When CMS and HHS announced the intent to delay ICD10, I highly doubt they thought they were opening the flood gates as badly as they have.
If they had properly thought this through, I have to imagine that they wouldn't have announced an intent to delay without a, ya know, new date in mind. Not just a press release thrown out there to throw critics a bone, but with a bona fide idea of she this new deadline will occur. Without, everyone is left in limbo.
At the heart of the delay is the quesiton on delay is this: What is the ultimate goal of changing the deadline?
If the answer is to allow for a leeway on enforcement, then adding a few months (3-6) on the backend like with what happened with 5010, doesn't really do much. If the the compliance date is February 1, 2014 now, what's the big deal? Is the AMA going to be happy? Is that truly changing much of anything?

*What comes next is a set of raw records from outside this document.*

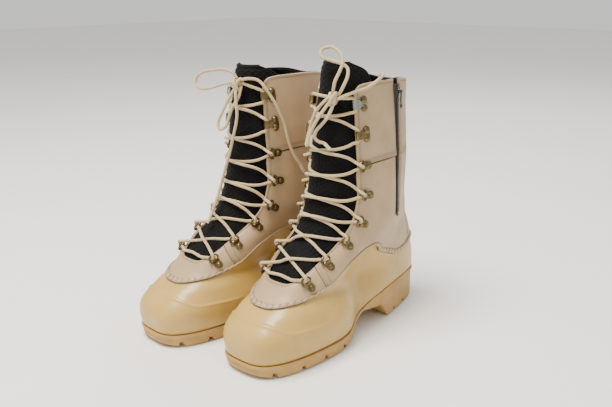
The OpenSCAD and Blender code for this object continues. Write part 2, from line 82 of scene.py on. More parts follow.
def run_along(points: Floats) -> Floats:
    """Distance along a line of points, from 0 at its first point."""
    return np.concatenate([[0], np.cumsum(np.linalg.norm(np.diff(points, axis=0), axis=1))])


def curve_through(knots: Sequence[float], values: Sequence[float], at: Floats) -> Floats:
    """Smooth curve through points: a cubic in each span whose end slopes are the means of the spans' slopes.

    Args:
        knots: Rising places of the points.
        values: The values there.
        at: Places to look up; outside the knots the end values hold.

    Returns:
        The curve's value at each place.
    """
    x, y = np.asarray(knots, float), np.asarray(values, float)
    step = np.diff(x)
    rise = np.diff(y) / step
    slope = np.concatenate(
        [[rise[0]], (rise[:-1] * step[1:] + rise[1:] * step[:-1]) / (step[1:] + step[:-1]), [rise[-1]]]
    )
    i = np.clip(np.searchsorted(x, at, side="right") - 1, 0, len(x) - 2)
    t = np.clip((at - x[i]) / step[i], 0.0, 1.0)
    bend = step[i] * t * (1 - t) * (slope[i] * (1 - t) - slope[i + 1] * t)
    return y[i] + (y[i + 1] - y[i]) * t * t * (3 - 2 * t) + bend


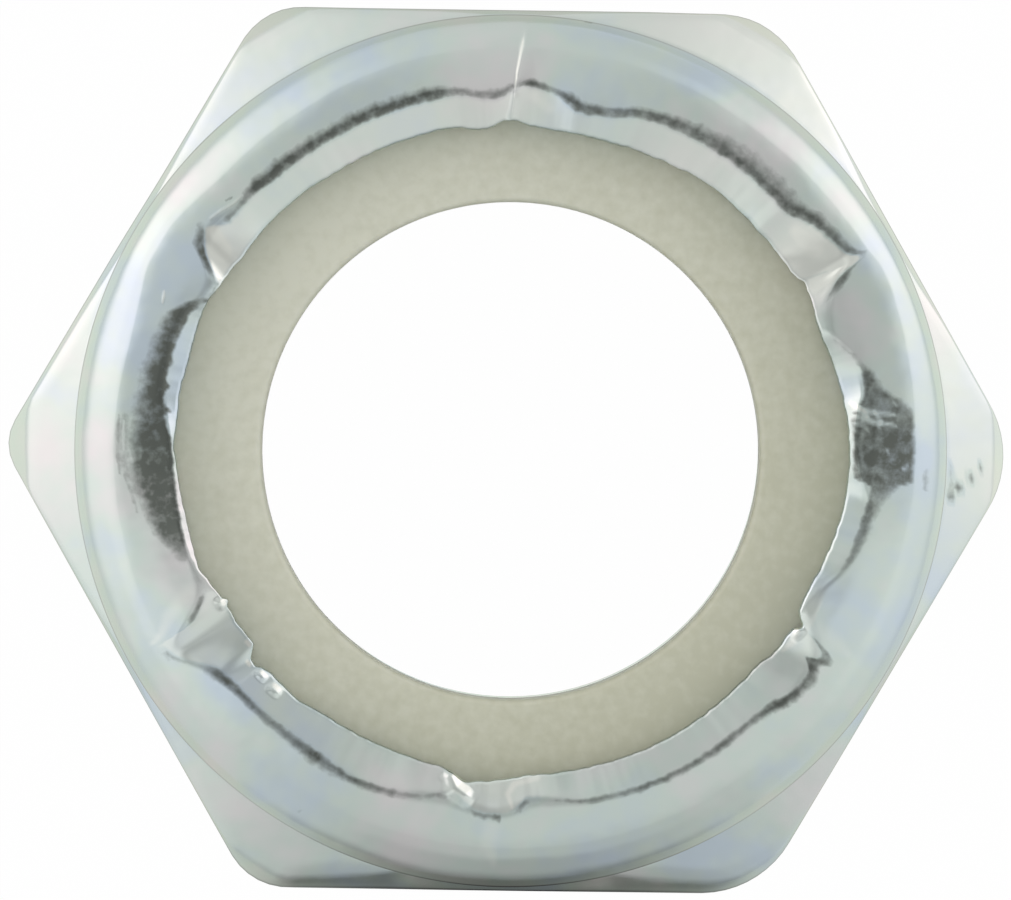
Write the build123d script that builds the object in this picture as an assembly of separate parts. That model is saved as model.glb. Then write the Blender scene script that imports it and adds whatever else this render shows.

If the answer is to give additional years on prep work, then everything done up until is wasted time and capital. If you went out and got an ICD10 certification from AHIMA and will pay the annual fee to keep said credential, are you really going to keep paying if the new date is 2015? If you won't be using all that knowledge? What about rushing all these IT upgrades and the costs associated with it. Boom, down the drain.
And it's not like healthcare costs are an issue right now, hospitals are just rolling in cash they can waste.
In all seriousness, while everyone has and should continue business as usual until a new date comes out, even that approach is ripe with danger for lost time and resources that if the delay is too big, you'll never get back.
Limbo....not the kind of play we need to be right now.